The report indicates that Jason Giambi started using steroids early in 2001 [while with the Athletics] and then quit using steroids immediately after the all-star break in 2003. Giambi started playing for New York in 2002.

Henry Bowman on December 13, 2007 at 4:30 PM

These guys using what was at the time a perfectly LEGAL drug??? with no damage to themselves??? Who cares…

Romeo13 on December 13, 2007 at 12:57 PM

It matters because steroid use puts the players at an unfair advantage. It makes their accomplishments false - and under the banner of these false accomplishments, they re-negotiate multi-million dollar contracts. It doesn’t really matter if steroids are legal - they were banned in the early 90’s from baseball for a reason - and that was to ensure that the playing field remained level. And these guys ignored the ruling, used the drugs and cut corners to win World Series, get into the Hall of Fame and to further enrich themselves.

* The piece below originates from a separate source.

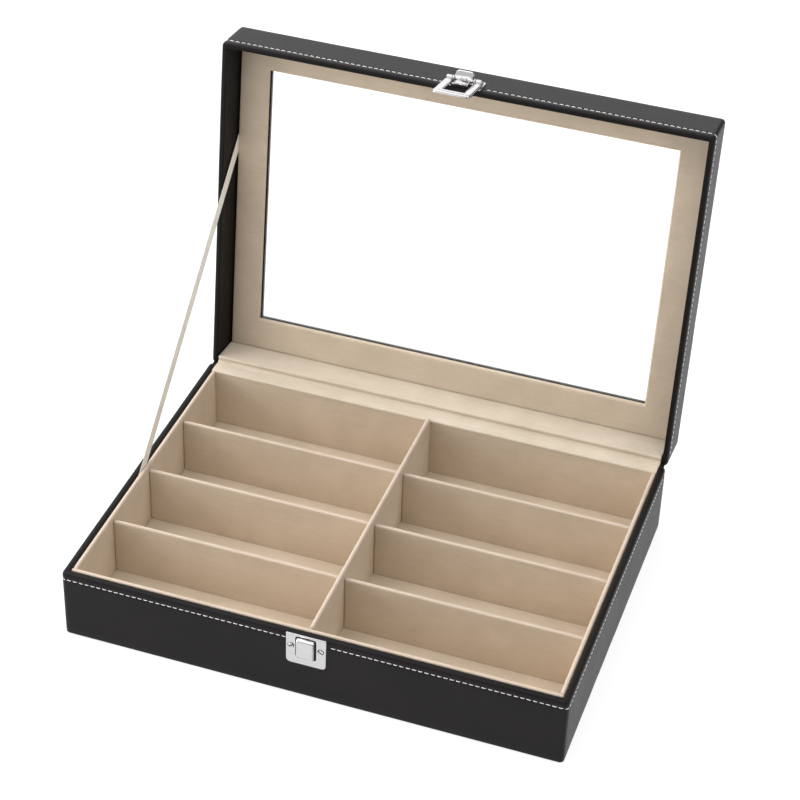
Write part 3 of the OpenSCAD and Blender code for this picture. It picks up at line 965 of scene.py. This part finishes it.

These players should be ashamed of themselves.

pullingmyhairout on December 13, 2007 at 4:37 PM

I don’t see anything about Varitek in that report, yet I saw his name (and picture) on Fox News repeatedly today, as someone included… WTF?

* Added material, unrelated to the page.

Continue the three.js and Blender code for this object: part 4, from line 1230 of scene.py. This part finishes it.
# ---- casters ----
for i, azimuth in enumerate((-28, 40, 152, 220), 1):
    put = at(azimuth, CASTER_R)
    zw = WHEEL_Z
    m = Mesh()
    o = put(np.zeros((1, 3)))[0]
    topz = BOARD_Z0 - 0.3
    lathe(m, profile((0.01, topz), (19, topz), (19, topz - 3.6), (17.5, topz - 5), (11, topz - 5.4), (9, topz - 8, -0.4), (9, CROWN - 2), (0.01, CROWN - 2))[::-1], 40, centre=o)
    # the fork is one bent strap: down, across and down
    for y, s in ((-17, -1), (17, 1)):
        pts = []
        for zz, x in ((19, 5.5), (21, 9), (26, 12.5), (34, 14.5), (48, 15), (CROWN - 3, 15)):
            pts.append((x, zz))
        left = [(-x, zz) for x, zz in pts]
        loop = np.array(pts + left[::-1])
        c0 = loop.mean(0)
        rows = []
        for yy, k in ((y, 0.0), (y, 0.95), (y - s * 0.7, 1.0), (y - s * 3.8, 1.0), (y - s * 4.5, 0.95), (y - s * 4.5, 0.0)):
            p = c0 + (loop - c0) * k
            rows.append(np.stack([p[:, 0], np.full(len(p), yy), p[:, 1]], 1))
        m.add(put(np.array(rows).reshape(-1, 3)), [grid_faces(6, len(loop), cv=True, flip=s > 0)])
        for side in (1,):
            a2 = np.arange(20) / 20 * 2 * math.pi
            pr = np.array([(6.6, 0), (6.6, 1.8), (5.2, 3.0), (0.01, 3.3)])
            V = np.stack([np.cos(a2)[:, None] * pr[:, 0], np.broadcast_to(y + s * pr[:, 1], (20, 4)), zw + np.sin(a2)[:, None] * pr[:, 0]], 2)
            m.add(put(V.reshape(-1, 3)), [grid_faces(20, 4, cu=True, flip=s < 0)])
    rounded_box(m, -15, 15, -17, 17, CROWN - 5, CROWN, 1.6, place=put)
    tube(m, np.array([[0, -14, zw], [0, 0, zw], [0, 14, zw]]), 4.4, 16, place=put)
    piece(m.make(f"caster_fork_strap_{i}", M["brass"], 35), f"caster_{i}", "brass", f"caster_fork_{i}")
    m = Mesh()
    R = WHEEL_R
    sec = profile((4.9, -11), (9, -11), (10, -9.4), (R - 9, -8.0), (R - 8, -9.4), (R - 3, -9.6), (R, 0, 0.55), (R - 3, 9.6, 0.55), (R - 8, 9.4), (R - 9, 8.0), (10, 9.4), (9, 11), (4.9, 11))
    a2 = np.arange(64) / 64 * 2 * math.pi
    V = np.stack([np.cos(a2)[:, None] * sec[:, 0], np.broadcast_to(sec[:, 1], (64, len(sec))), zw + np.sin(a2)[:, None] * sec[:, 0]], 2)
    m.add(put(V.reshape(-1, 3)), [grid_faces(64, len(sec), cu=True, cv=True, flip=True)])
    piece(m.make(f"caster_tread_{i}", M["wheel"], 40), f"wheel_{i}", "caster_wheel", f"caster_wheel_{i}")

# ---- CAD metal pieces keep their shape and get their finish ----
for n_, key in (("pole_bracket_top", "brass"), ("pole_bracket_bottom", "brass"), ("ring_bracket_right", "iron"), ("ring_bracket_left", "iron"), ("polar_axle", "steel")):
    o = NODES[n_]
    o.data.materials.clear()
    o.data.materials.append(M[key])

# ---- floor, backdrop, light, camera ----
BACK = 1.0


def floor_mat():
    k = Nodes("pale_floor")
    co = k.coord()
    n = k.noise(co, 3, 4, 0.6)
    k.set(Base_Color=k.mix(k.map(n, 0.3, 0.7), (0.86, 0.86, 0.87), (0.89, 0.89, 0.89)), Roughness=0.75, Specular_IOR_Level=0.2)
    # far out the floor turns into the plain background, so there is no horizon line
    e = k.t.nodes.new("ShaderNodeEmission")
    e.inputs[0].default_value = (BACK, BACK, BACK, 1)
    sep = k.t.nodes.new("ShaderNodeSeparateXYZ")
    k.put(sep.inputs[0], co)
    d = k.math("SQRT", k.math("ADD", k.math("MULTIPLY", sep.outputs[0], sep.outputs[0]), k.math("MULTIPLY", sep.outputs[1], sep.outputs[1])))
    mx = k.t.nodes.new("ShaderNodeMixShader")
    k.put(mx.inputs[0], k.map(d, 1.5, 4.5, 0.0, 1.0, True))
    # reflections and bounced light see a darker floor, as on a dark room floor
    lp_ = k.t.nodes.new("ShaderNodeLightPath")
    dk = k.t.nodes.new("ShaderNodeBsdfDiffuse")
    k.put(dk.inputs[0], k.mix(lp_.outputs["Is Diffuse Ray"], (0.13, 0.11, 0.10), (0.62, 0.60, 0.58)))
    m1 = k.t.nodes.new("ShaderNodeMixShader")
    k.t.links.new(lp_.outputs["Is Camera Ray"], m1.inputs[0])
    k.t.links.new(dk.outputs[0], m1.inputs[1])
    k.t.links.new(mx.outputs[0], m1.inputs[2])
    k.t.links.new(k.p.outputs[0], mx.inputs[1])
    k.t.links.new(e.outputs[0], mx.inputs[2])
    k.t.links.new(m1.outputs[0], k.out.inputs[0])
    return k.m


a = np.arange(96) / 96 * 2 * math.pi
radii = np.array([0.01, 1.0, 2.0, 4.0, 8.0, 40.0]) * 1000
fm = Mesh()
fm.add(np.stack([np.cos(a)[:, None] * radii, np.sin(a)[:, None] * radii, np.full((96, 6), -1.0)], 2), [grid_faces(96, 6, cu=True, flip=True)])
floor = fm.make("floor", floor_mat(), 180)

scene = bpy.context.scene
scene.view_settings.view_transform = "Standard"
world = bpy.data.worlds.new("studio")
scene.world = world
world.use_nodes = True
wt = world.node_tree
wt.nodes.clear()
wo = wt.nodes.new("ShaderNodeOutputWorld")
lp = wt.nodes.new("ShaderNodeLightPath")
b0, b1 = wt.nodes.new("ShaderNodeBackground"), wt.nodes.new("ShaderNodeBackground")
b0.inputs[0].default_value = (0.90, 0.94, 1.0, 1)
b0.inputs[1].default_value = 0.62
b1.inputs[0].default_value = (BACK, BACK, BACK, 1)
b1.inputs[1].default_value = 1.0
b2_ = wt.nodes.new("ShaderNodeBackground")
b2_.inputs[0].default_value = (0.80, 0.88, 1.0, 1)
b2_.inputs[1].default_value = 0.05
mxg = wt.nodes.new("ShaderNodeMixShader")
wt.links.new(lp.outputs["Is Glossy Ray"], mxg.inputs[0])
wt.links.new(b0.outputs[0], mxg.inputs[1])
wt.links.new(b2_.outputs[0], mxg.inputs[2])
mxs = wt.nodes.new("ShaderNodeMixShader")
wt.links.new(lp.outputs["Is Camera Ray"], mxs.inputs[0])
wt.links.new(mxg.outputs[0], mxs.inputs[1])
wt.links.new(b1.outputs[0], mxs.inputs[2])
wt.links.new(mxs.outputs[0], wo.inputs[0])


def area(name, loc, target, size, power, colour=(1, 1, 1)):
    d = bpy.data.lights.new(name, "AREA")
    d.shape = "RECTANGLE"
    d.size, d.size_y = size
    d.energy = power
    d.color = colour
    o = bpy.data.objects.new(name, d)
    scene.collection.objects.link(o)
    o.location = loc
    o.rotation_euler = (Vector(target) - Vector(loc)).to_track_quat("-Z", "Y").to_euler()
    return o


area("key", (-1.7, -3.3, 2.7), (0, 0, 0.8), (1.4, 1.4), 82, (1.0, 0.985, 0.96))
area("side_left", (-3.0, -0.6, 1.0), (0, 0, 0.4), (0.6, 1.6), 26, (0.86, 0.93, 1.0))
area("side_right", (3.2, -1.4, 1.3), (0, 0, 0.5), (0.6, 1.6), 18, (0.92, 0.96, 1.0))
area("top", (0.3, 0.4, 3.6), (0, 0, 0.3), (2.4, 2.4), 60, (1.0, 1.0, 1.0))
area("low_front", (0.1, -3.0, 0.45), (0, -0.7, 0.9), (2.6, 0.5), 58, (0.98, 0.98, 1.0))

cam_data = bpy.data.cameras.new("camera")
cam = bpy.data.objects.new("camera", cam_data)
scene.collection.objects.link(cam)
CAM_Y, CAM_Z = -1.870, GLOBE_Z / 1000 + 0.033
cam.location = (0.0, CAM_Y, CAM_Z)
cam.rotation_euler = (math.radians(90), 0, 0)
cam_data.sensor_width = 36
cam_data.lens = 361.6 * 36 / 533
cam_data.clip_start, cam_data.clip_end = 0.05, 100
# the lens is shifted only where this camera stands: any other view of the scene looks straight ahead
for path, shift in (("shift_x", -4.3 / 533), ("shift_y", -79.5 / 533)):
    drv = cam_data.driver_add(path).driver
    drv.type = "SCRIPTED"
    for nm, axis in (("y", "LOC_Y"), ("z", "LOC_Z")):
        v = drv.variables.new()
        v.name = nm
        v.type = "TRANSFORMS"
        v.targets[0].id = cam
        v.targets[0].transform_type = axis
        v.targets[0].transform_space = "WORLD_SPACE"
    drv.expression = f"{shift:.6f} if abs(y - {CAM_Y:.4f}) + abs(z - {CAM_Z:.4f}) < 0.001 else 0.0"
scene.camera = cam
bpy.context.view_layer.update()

RightWinged on December 13, 2007 at 4:48 PM

You can tell from the non-cooperation of the Union and of its players that the 80 named were a mere (perhaps 5%) “tip of the iceberg” so don’t automatically assume that any non-named player is a “good guy”.

MaiDee on December 13, 2007 at 5:06 PM

If androgens are illegal because they enhance performance, why don’t lidocaine and intra-articular cortico-steroids fall under the same heading? Don’t drugs which allow an injured player to keep playing at his pre-injury level enhance his performance or his longivity? For that matter, if one is a purist, how about analgesic balm or Tylenol? We’re still interfering with what that player’s ability to perform naturally. If keeping the playing field level is the objective, it seems strange Bonds and others are allowed excessively protective lead elbow pads so they could dive in after outside pitches, or that the pitching mound height was decreased arbitrarily so more balls would go out. MLB has a PR problem because the steroid messiness was leaking out into the public eye and screwing up all those stats we love. So, they hired Mitchell.

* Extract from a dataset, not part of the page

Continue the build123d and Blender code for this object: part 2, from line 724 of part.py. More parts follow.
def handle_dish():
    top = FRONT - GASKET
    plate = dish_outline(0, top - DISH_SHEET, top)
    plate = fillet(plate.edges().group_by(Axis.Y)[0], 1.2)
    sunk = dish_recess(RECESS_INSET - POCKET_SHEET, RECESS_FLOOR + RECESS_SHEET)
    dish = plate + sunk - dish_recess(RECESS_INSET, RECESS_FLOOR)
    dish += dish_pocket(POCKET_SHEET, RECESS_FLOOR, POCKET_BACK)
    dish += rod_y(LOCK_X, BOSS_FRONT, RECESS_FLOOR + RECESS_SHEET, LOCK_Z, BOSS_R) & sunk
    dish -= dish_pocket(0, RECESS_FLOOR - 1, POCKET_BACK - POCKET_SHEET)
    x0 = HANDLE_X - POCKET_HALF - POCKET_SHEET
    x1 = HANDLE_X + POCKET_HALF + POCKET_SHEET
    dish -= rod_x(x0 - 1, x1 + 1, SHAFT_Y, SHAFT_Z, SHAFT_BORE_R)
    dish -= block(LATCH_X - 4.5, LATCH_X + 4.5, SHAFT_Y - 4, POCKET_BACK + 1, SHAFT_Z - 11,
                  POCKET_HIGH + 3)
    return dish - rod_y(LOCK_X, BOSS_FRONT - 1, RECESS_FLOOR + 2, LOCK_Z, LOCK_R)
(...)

a capella on December 13, 2007 at 6:22 PM

No Manny, Pedro or Ortiz? I call BS.

Iblis on December 13, 2007 at 7:43 PM

Update: The plot thickens. MLB officials are disputing the report of who’s on the list but WNBC is standing by it. One hour until we know for sure.

WNBC F’ed up. Somebody was emailing that list around today and sending it from multiple addresses trying to get stations to run with it. They were claiming it came from Bloomberg. WEEI in Boston had it and refused to run with it until Bloomberg would confirm. Finally WEEI got Bloomberg on the phone and they denied the report. Then, WNBC and MSNBC ran with the very same list. Sounds like they got suckered because they did not do any checking before they ran with it.

TheBigOldDog on December 13, 2007 at 9:59 PM

Remember the Cardinals’ comeback against Houston in the NLCS? Pujols coming to bat in the 9th against the Astro closer, with the bases loaded?

I actually felt sorry for the pitcher; there seemed to be no doubt of what was about to happen. First pitch fastball.

I don’t think the ball has landed yet.

Jaibones on December 14, 2007 at 9:13 AM

BASEBALL*

faraway on December 14, 2007 at 9:50 AM

Barry Bonds was the happiest man in America yesterday when the report was released.

faraway on December 14, 2007 at 9:51 AM

Who is McGwire? I know of Mark McGuire.